The problem with the film industry, including the indie film industry, isn't that it doesn't tell enough stories about poor people, or minorities, or women or whatever. It's that there are too many barriers to those people making films, especially the first group. Change the input, and the output will take care of itself.

Joel Bocko said...

I'd also note that the lack of aesthetic richness is related to the aspects of creation - it is often the self-conscious outsider's assumption, not the subjects', that the style must be drab.

Adam Hofbauer said...

Just now noticed these comments. Thanks for reading.
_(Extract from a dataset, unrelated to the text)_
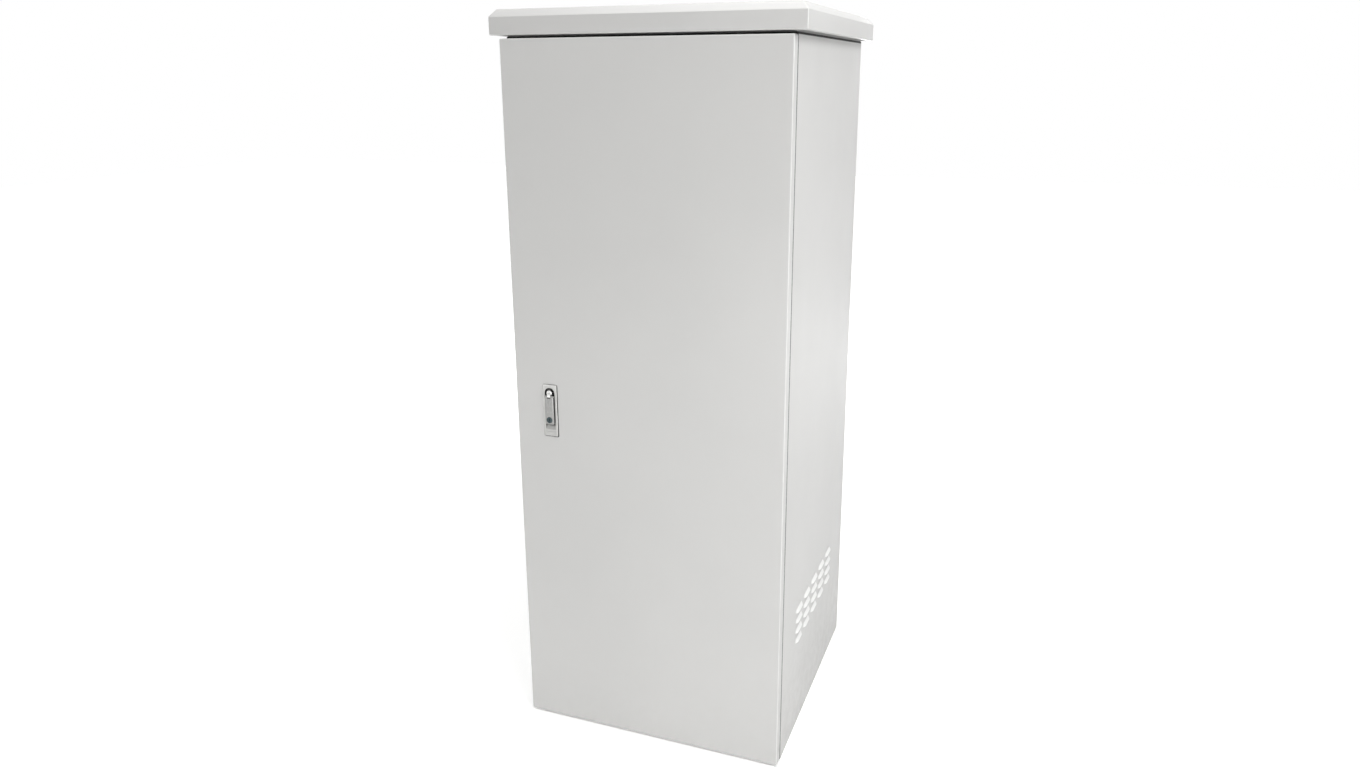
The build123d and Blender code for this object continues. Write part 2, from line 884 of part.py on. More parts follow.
def raised(sketch, y0, y1):
    return extrude(Plane.XZ.offset(-y0) * sketch, -(y1 - y0))


door_outer = soft_box(-half_width, half_width, door_front, door_back, door_low, door_high, bend_radius)
door_hollow = soft_box(
    -half_width + door_sheet,
    half_width - door_sheet,
    door_inner,
    door_back + over,
    door_low + door_sheet,
    door_high - door_sheet,
    bend_radius - door_sheet,
)
lock_hole = raised(
    lock_outline(lock_body_width + 2 * lock_fit_gap, lock_body_height + 2 * lock_fit_gap, lock_corner),
    door_front - over,
    door_inner + over,
)
save(door_outer - door_hollow - lock_hole, "door_panel")

# Seal: a foam ring on the door that meets the rain rim
seal_back = rim_tip - seal_clearance
seal_x = lip_x - body_sheet / 2
seal_low = rim_low + body_sheet / 2
seal_high = rim_high - body_sheet / 2


def seal_block(offset_out, y0, y1):
    return block(
        -seal_x - offset_out,
        seal_x + offset_out,
        y0,
        y1,
        seal_low - offset_out,
        seal_high + offset_out,
    )


seal_ring = seal_block(seal_width / 2, door_inner, seal_back)
seal_inside = seal_block(-seal_width / 2, door_inner - over, seal_back + over)
save(seal_ring - seal_inside, "door_seal")


# Stiffeners: hat channels spot-welded down the door's inside
def door_stiffener(centre_x):
    half = stiffener_sheet / 2
    side_x = stiffener_width / 2 - half
    line = [
        (centre_x - side_x - stiffener_brim, door_inner + half),
        (centre_x - side_x, door_inner + half),
        (centre_x - side_x, door_inner + stiffener_depth - half),
        (centre_x + side_x, door_inner + stiffener_depth - half),
        (centre_x + side_x, door_inner + half),
        (centre_x + side_x + stiffener_brim, door_inner + half),
    ]
    low = door_low + stiffener_end_gap
    high = door_high - stiffener_end_gap
    return bent_upright(line, stiffener_sheet, low, high)


for centre_x, name in zip(stiffener_places, ("left", "right")):
    save(door_stiffener(centre_x), "door_stiffener_" + name)


# Lock dish: a cast plate with a long trough for the lever and a finger scoop below it
plate_front = door_front - lock_plate_proud
dish_back = door_front + lock_body_depth
trough_floor = plate_front + trough_depth
plate_outline = lock_outline(lock_plate_width, lock_plate_height, lock_corner)
dish_plate = raised(plate_outline, plate_front, door_front)
dish_plate = fillet(dish_plate.faces().sort_by(Axis.Y)[0].edges(), lock_plate_soft)
dish_body = raised(lock_outline(lock_body_width, lock_body_height, lock_corner), door_front, dish_back)
scoop_low = lock_centre_z - scoop_bottom
trough_line = [
    (plate_front - over, scoop_low),
    (plate_front, scoop_low),
    (trough_floor, scoop_low + scoop_height),
    (trough_floor, spindle_z),
    (plate_front - over, spindle_z),
]
trough_profile = Plane.YZ * make_face(Polyline(*trough_line, close=True))
trough = Pos(lock_x - trough_width / 2, 0, 0) * extrude(trough_profile, trough_width)
trough_head = rod_y(trough_width / 2, plate_front - over, trough_floor, lock_x, spindle_z)
journal_bore = rod_y(journal_radius + running_gap, plate_front, dish_back + over, lock_x, spindle_z)
groove = block(
    lock_x - groove_width / 2,
    lock_x + groove_width / 2,
    plate_front - over,
    plate_front + groove_depth,
    scoop_low - groove_below - groove_height,
    scoop_low - groove_below,
)
dish_screw_z = lock_centre_z - dish_screw_below
dish_screw_places = [(lock_x + side * dish_screw_spread / 2, dish_screw_z) for side in (-1, 1)]
web_back = dish_back + gearbox_wall
dish_screw_holes = [
    rod_y(gear_screw / 2 + screw_fit, dish_back - dish_screw_depth - over, web_back + over, x, z)
    for x, z in dish_screw_places
]
dish = dish_plate + dish_body - trough - trough_head - journal_bore - groove - dish_screw_holes
save(dish, "lock_dish")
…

I agree about the institutional "inputs" that you are talking about here, and one of the points I was trying to get at was the absence of the voices of people of color in the film making community. But the need for these voices doesn't necessarily mean that all white male film makers should jut just either make films about white men or turn their cameras over to the stories of their subjects. By this argument, people should only make art about their own experience, which then further limits the stories being told. Taken to its logical outcome, this argument would insist that everyone just make documentaries about themselves. I mean, obviously it would be preferable to have a cinema of representation where the "input" is truly open ended, but I don't think this should lead to the dismissal of any art that seeks to cross cultural, racial or socio-economic barriers. The ideal example to contrast Beasts and Django too would be films about the black experience made by black people, but I only use Ballast as an example of how outsiders can have drastically different approaches.
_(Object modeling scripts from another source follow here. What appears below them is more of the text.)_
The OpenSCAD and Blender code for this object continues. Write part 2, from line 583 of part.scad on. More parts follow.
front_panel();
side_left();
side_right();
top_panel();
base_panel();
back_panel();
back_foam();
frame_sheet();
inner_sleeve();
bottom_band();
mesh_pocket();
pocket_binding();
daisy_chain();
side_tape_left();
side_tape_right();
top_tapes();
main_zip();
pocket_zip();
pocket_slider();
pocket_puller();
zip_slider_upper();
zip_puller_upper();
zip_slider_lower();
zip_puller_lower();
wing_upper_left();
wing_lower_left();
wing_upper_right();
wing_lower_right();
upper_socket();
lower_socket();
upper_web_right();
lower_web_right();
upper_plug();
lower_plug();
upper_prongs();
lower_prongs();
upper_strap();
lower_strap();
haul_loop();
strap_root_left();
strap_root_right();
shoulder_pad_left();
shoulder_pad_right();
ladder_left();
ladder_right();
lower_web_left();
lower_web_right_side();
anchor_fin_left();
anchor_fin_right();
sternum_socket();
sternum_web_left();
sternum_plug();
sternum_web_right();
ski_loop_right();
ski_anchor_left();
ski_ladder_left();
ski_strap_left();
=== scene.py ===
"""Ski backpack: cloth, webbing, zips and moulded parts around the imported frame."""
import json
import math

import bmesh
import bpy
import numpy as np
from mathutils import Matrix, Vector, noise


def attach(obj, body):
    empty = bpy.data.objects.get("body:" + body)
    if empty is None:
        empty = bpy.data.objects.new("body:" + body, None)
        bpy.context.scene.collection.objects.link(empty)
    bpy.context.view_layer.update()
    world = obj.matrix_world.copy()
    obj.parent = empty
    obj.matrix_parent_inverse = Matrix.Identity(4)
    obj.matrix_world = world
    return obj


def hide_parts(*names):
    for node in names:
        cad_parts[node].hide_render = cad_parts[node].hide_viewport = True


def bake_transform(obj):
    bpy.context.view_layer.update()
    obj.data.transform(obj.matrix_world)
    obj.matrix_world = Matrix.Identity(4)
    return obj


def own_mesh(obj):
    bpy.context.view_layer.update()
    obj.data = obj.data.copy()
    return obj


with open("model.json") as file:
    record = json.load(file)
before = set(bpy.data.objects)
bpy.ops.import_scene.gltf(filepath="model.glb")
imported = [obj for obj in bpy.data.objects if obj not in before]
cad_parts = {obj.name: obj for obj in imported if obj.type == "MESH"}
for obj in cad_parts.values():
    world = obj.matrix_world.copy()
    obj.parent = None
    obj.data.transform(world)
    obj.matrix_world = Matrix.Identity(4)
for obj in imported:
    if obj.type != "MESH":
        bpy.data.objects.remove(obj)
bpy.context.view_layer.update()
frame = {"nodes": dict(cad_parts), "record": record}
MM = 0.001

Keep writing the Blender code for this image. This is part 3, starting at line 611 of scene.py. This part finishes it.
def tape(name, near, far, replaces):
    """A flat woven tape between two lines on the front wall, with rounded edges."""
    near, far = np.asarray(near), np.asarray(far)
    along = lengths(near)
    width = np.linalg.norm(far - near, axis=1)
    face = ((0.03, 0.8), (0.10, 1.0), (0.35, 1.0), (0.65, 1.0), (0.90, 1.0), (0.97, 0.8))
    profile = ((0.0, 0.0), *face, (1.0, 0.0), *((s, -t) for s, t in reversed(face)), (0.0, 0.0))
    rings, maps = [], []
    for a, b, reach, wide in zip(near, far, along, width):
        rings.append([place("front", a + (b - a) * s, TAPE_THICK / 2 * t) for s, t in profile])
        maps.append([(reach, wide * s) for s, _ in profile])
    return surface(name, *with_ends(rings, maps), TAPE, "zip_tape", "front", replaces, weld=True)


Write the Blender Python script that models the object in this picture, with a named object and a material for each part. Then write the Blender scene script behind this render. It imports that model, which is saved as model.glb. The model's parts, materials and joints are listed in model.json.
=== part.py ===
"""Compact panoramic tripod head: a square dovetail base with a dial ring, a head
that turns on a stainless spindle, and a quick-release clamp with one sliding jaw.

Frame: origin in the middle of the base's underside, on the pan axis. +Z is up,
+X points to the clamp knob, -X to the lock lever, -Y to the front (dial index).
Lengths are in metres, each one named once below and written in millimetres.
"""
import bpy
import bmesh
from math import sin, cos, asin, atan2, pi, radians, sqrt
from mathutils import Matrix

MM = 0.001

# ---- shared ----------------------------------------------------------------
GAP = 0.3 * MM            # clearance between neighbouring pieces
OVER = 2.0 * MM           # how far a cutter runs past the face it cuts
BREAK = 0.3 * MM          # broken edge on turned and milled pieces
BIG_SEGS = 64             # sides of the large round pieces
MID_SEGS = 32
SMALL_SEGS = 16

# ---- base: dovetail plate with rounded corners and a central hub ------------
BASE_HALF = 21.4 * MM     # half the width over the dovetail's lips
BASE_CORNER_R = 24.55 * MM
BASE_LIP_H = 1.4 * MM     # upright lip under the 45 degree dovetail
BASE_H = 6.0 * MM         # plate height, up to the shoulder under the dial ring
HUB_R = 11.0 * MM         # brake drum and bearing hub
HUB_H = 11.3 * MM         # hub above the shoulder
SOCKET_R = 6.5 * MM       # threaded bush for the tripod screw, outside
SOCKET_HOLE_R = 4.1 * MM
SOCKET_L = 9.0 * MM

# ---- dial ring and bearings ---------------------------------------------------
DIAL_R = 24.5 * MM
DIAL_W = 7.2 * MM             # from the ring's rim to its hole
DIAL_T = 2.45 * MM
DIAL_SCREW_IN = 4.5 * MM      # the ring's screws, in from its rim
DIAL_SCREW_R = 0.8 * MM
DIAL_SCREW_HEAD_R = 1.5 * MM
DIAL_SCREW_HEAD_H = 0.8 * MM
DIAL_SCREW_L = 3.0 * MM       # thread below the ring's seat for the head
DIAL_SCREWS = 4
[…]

As for the outsider imposing drabness, I don't think you can really take a single example and draw some over arching conclusion from it. Heck, what about Sounder, another film about poor southern blacks made by a white person? That film is filled with color and life and energy in a way that, unlike Beasts, is sincere and never feels condescending at all, but you can't really hold it up as an example of how the "outsider" imposes color, life and energy onto the "other".